_GIVEN MATERIAL_

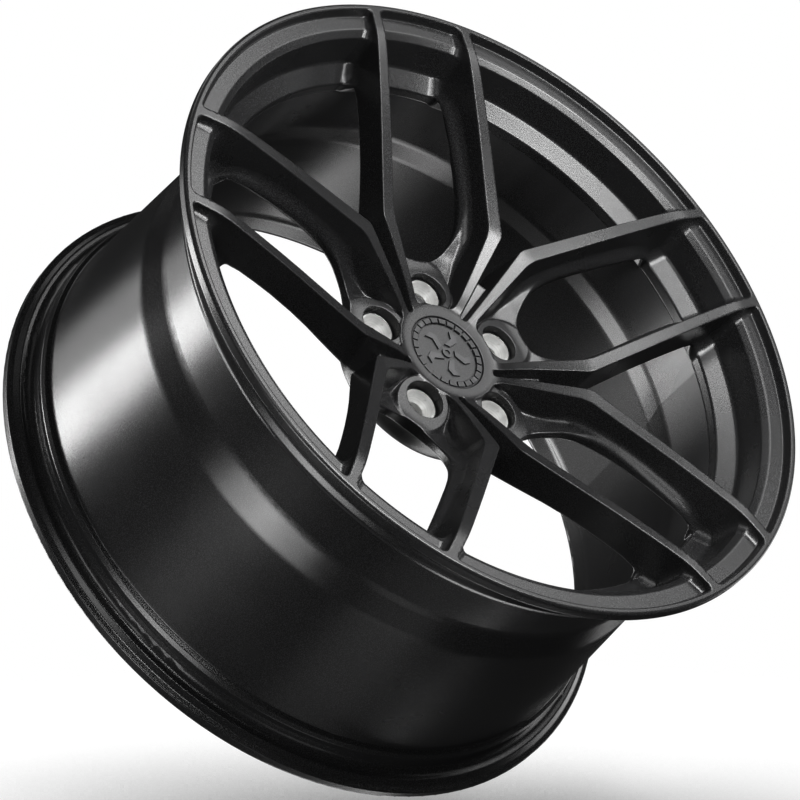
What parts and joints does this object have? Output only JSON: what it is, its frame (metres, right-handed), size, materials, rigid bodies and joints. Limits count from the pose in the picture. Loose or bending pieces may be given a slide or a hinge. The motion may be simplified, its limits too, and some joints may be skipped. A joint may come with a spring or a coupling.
{
  "type": "forged racing wheel rim",
  "caption": "Deep concave light-alloy wheel rim with paired slim spokes, satin black finish, steel lug seats, push-in centre cap and clamp-in valve.",
  "frame": {"origin": "on the wheel axis, halfway between the outer faces of the two flanges (the rim centre plane)", "axes": "+Y along the wheel axis towards the car, so the styled face looks along -Y; +Z through lug seat 1"},
  "size_m": [0.522, 0.2666, 0.522],
  "materials": {
    "satin_black": "satin black powder coat over forged aluminium",
    "barrel_black": "satin black powder coat over turned aluminium",
    "seat_steel": "zinc plated, machined seat",
    "ring_aluminium": "turned",
    "cap_plastic": "fine grain",
    "cap_trim": "satin",
    "badge_plastic": "satin",
    "spring_steel": "drawn wire",
    "valve_metal": "turned and anodised",
    "valve_rubber": "moulded",
    "valve_brass": "turned",
    "valve_cap_black": "moulded"
  },
  "bodies": {
    "wheel": {"wheel_face_forging": "satin_black", "flow_formed_barrel": "barrel_black", "lug_seat_insert_1": "seat_steel", "lug_seat_insert_2": "seat_steel", "lug_seat_insert_3": "seat_steel", "lug_seat_insert_4": "seat_steel", "lug_seat_insert_5": "seat_steel", "hub_centric_ring": "ring_aluminium", "valve_stem": "valve_metal", "valve_seal": "valve_rubber", "valve_washer": "valve_metal", "valve_nut": "valve_metal", "valve_core_body": "valve_brass", "valve_core_spring": "spring_steel"},
    "centre_cap": {"centre_cap_body": "cap_plastic", "centre_cap_trim_ring": "cap_trim", "centre_cap_badge": "badge_plastic", "centre_cap_spring_ring": "spring_steel"},
    "valve_pin": {"valve_core_pin": "valve_brass", "valve_core_gasket": "valve_rubber"},
    "dust_cap": {"valve_cap": "valve_cap_black", "valve_cap_gasket": "valve_rubber"}
  },
  "joints": [
    {"name": "centre_cap_pull", "type": "slide", "parent": "wheel", "child": "centre_cap", "axis": [0, -1, 0], "range_m": [0, 0.06]},
    {"name": "valve_pin_press", "type": "slide", "parent": "wheel", "child": "valve_pin", "axis": [-0.7431, 0, 0.6691], "range_m": [0, 0.0015], "stiffness_N_per_m": 400, "springref_m": -0.002, "deforming": ["valve_core_spring"]},
    {"name": "dust_cap_off", "type": "slide", "parent": "wheel", "child": "dust_cap", "axis": [0.7431, 0, -0.6691], "range_m": [0, 0.03]}
  ]
}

_WHAT THE EXERCISE ASKS_
Your task is to quote all of the data word for word.

_EXERCISE RESULT_
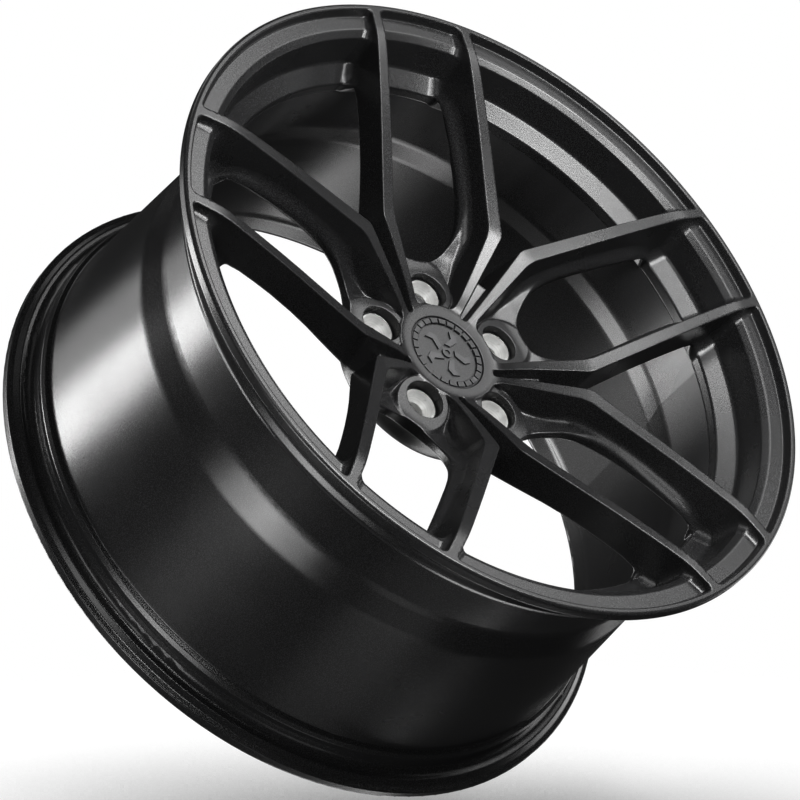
What parts and joints does this object have? Output only JSON: what it is, its frame (metres, right-handed), size, materials, rigid bodies and joints. Limits count from the pose in the picture. Loose or bending pieces may be given a slide or a hinge. The motion may be simplified, its limits too, and some joints may be skipped. A joint may come with a spring or a coupling.
{
  "type": "forged racing wheel rim",
  "caption": "Deep concave light-alloy wheel rim with paired slim spokes, satin black finish, steel lug seats, push-in centre cap and clamp-in valve.",
  "frame": {"origin": "on the wheel axis, halfway between the outer faces of the two flanges (the rim centre plane)", "axes": "+Y along the wheel axis towards the car, so the styled face looks along -Y; +Z through lug seat 1"},
  "size_m": [0.522, 0.2666, 0.522],
  "materials": {
    "satin_black": "satin black powder coat over forged aluminium",
    "barrel_black": "satin black powder coat over turned aluminium",
    "seat_steel": "zinc plated, machined seat",
    "ring_aluminium": "turned",
    "cap_plastic": "fine grain",
    "cap_trim": "satin",
    "badge_plastic": "satin",
    "spring_steel": "drawn wire",
    "valve_metal": "turned and anodised",
    "valve_rubber": "moulded",
    "valve_brass": "turned",
    "valve_cap_black": "moulded"
  },
  "bodies": {
    "wheel": {"wheel_face_forging": "satin_black", "flow_formed_barrel": "barrel_black", "lug_seat_insert_1": "seat_steel", "lug_seat_insert_2": "seat_steel", "lug_seat_insert_3": "seat_steel", "lug_seat_insert_4": "seat_steel", "lug_seat_insert_5": "seat_steel", "hub_centric_ring": "ring_aluminium", "valve_stem": "valve_metal", "valve_seal": "valve_rubber", "valve_washer": "valve_metal", "valve_nut": "valve_metal", "valve_core_body": "valve_brass", "valve_core_spring": "spring_steel"},
    "centre_cap": {"centre_cap_body": "cap_plastic", "centre_cap_trim_ring": "cap_trim", "centre_cap_badge": "badge_plastic", "centre_cap_spring_ring": "spring_steel"},
    "valve_pin": {"valve_core_pin": "valve_brass", "valve_core_gasket": "valve_rubber"},
    "dust_cap": {"valve_cap": "valve_cap_black", "valve_cap_gasket": "valve_rubber"}
  },
  "joints": [
    {"name": "centre_cap_pull", "type": "slide", "parent": "wheel", "child": "centre_cap", "axis": [0, -1, 0], "range_m": [0, 0.06]},
    {"name": "valve_pin_press", "type": "slide", "parent": "wheel", "child": "valve_pin", "axis": [-0.7431, 0, 0.6691], "range_m": [0, 0.0015], "stiffness_N_per_m": 400, "springref_m": -0.002, "deforming": ["valve_core_spring"]},
    {"name": "dust_cap_off", "type": "slide", "parent": "wheel", "child": "dust_cap", "axis": [0.7431, 0, -0.6691], "range_m": [0, 0.03]}
  ]
}